● **Exercise**
From the listing that follows, extract every line and set it down unaltered.

● **Data block**
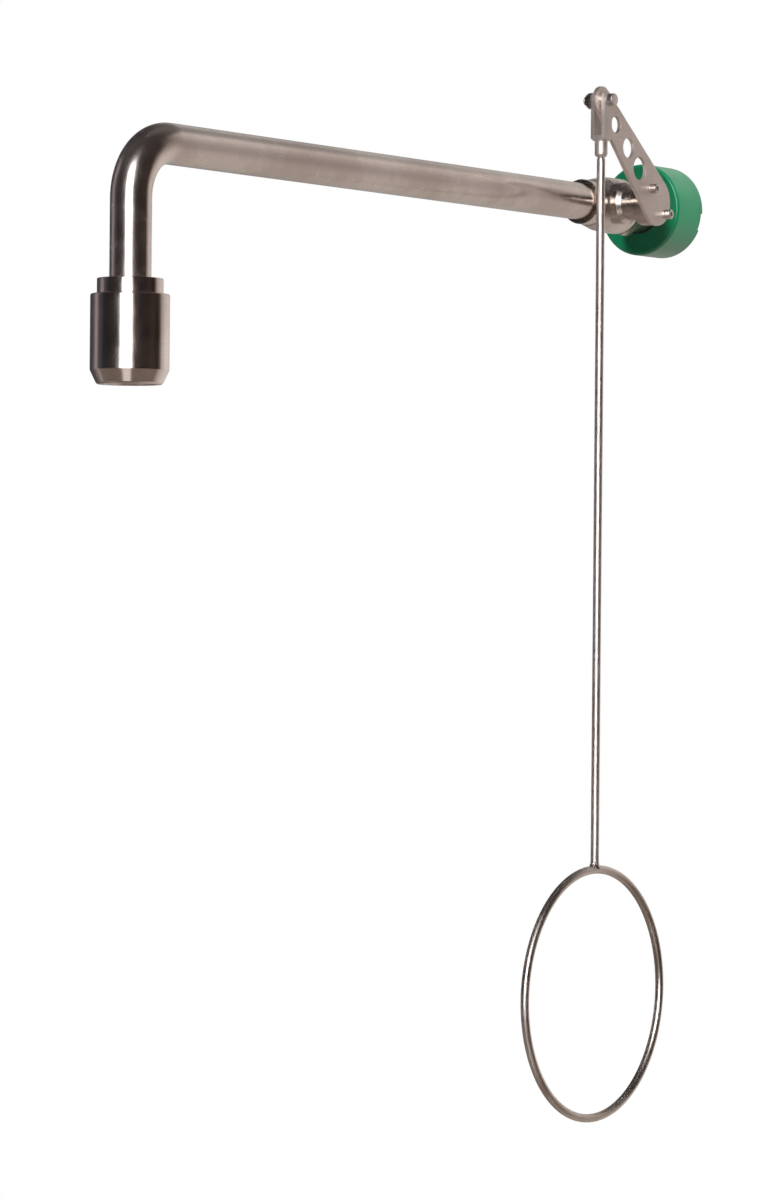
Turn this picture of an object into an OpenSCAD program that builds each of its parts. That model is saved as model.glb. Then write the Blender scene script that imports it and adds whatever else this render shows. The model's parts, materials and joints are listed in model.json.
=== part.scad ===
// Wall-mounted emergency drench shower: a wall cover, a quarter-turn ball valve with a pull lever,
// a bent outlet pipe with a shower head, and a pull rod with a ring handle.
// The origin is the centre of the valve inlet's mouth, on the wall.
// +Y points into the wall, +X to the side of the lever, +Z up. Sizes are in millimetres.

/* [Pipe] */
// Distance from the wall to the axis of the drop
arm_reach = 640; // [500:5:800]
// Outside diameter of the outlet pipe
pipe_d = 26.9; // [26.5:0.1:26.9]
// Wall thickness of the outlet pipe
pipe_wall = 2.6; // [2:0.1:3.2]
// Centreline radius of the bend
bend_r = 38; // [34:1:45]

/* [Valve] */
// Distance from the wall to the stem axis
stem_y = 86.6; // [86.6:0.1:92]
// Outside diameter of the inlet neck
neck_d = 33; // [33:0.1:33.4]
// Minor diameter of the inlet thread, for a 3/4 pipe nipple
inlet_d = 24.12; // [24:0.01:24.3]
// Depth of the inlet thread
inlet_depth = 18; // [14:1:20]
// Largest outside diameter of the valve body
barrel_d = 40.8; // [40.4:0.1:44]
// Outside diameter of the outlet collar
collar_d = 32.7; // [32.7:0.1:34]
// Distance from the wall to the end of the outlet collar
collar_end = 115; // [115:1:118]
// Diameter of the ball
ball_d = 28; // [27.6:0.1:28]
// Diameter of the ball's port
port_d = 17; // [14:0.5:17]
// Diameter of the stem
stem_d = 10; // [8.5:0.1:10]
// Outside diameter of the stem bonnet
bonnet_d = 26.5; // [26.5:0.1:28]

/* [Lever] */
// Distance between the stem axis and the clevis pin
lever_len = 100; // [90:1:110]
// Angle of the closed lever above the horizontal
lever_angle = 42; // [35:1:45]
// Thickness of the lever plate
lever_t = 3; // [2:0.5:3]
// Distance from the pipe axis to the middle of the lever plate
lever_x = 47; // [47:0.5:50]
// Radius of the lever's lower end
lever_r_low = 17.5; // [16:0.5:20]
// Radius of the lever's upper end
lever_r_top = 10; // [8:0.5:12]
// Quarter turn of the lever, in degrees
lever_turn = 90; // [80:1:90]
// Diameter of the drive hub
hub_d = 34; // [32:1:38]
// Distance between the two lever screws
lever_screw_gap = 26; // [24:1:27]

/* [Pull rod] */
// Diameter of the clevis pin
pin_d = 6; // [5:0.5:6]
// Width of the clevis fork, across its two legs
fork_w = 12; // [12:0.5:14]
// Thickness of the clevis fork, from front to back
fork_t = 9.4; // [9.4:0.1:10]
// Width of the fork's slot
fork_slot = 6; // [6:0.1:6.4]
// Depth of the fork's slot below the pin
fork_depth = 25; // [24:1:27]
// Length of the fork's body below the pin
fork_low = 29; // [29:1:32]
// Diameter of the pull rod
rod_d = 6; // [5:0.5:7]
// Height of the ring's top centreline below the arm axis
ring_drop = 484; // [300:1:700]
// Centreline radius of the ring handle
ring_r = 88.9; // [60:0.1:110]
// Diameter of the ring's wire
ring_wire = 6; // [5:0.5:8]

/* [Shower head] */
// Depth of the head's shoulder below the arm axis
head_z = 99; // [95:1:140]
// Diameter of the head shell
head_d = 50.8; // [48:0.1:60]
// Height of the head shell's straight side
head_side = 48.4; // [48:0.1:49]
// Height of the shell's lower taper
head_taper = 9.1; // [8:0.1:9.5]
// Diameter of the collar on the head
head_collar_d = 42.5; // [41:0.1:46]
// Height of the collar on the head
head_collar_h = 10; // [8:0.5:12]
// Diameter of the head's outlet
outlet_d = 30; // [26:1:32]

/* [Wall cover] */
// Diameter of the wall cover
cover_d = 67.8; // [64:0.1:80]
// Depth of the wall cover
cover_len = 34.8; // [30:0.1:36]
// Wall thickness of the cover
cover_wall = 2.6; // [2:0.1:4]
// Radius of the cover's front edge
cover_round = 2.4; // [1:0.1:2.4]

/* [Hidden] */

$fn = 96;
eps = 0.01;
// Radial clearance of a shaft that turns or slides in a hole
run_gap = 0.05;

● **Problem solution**
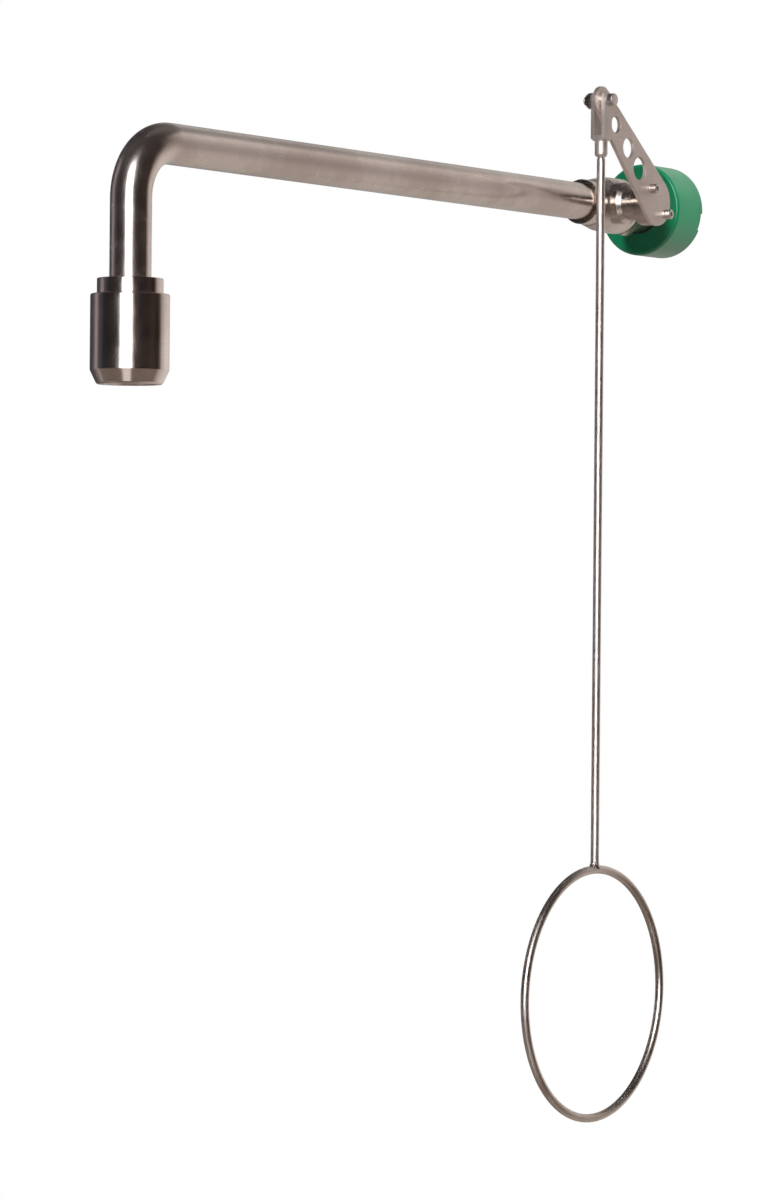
Turn this picture of an object into an OpenSCAD program that builds each of its parts. That model is saved as model.glb. Then write the Blender scene script that imports it and adds whatever else this render shows. The model's parts, materials and joints are listed in model.json.
=== part.scad ===
// Wall-mounted emergency drench shower: a wall cover, a quarter-turn ball valve with a pull lever,
// a bent outlet pipe with a shower head, and a pull rod with a ring handle.
// The origin is the centre of the valve inlet's mouth, on the wall.
// +Y points into the wall, +X to the side of the lever, +Z up. Sizes are in millimetres.

/* [Pipe] */
// Distance from the wall to the axis of the drop
arm_reach = 640; // [500:5:800]
// Outside diameter of the outlet pipe
pipe_d = 26.9; // [26.5:0.1:26.9]
// Wall thickness of the outlet pipe
pipe_wall = 2.6; // [2:0.1:3.2]
// Centreline radius of the bend
bend_r = 38; // [34:1:45]

/* [Valve] */
// Distance from the wall to the stem axis
stem_y = 86.6; // [86.6:0.1:92]
// Outside diameter of the inlet neck
neck_d = 33; // [33:0.1:33.4]
// Minor diameter of the inlet thread, for a 3/4 pipe nipple
inlet_d = 24.12; // [24:0.01:24.3]
// Depth of the inlet thread
inlet_depth = 18; // [14:1:20]
// Largest outside diameter of the valve body
barrel_d = 40.8; // [40.4:0.1:44]
// Outside diameter of the outlet collar
collar_d = 32.7; // [32.7:0.1:34]
// Distance from the wall to the end of the outlet collar
collar_end = 115; // [115:1:118]
// Diameter of the ball
ball_d = 28; // [27.6:0.1:28]
// Diameter of the ball's port
port_d = 17; // [14:0.5:17]
// Diameter of the stem
stem_d = 10; // [8.5:0.1:10]
// Outside diameter of the stem bonnet
bonnet_d = 26.5; // [26.5:0.1:28]

/* [Lever] */
// Distance between the stem axis and the clevis pin
lever_len = 100; // [90:1:110]
// Angle of the closed lever above the horizontal
lever_angle = 42; // [35:1:45]
// Thickness of the lever plate
lever_t = 3; // [2:0.5:3]
// Distance from the pipe axis to the middle of the lever plate
lever_x = 47; // [47:0.5:50]
// Radius of the lever's lower end
lever_r_low = 17.5; // [16:0.5:20]
// Radius of the lever's upper end
lever_r_top = 10; // [8:0.5:12]
// Quarter turn of the lever, in degrees
lever_turn = 90; // [80:1:90]
// Diameter of the drive hub
hub_d = 34; // [32:1:38]
// Distance between the two lever screws
lever_screw_gap = 26; // [24:1:27]

/* [Pull rod] */
// Diameter of the clevis pin
pin_d = 6; // [5:0.5:6]
// Width of the clevis fork, across its two legs
fork_w = 12; // [12:0.5:14]
// Thickness of the clevis fork, from front to back
fork_t = 9.4; // [9.4:0.1:10]
// Width of the fork's slot
fork_slot = 6; // [6:0.1:6.4]
// Depth of the fork's slot below the pin
fork_depth = 25; // [24:1:27]
// Length of the fork's body below the pin
fork_low = 29; // [29:1:32]
// Diameter of the pull rod
rod_d = 6; // [5:0.5:7]
// Height of the ring's top centreline below the arm axis
ring_drop = 484; // [300:1:700]
// Centreline radius of the ring handle
ring_r = 88.9; // [60:0.1:110]
// Diameter of the ring's wire
ring_wire = 6; // [5:0.5:8]

/* [Shower head] */
// Depth of the head's shoulder below the arm axis
head_z = 99; // [95:1:140]
// Diameter of the head shell
head_d = 50.8; // [48:0.1:60]
// Height of the head shell's straight side
head_side = 48.4; // [48:0.1:49]
// Height of the shell's lower taper
head_taper = 9.1; // [8:0.1:9.5]
// Diameter of the collar on the head
head_collar_d = 42.5; // [41:0.1:46]
// Height of the collar on the head
head_collar_h = 10; // [8:0.5:12]
// Diameter of the head's outlet
outlet_d = 30; // [26:1:32]

/* [Wall cover] */
// Diameter of the wall cover
cover_d = 67.8; // [64:0.1:80]
// Depth of the wall cover
cover_len = 34.8; // [30:0.1:36]
// Wall thickness of the cover
cover_wall = 2.6; // [2:0.1:4]
// Radius of the cover's front edge
cover_round = 2.4; // [1:0.1:2.4]

/* [Hidden] */

$fn = 96;
eps = 0.01;
// Radial clearance of a shaft that turns or slides in a hole
run_gap = 0.05;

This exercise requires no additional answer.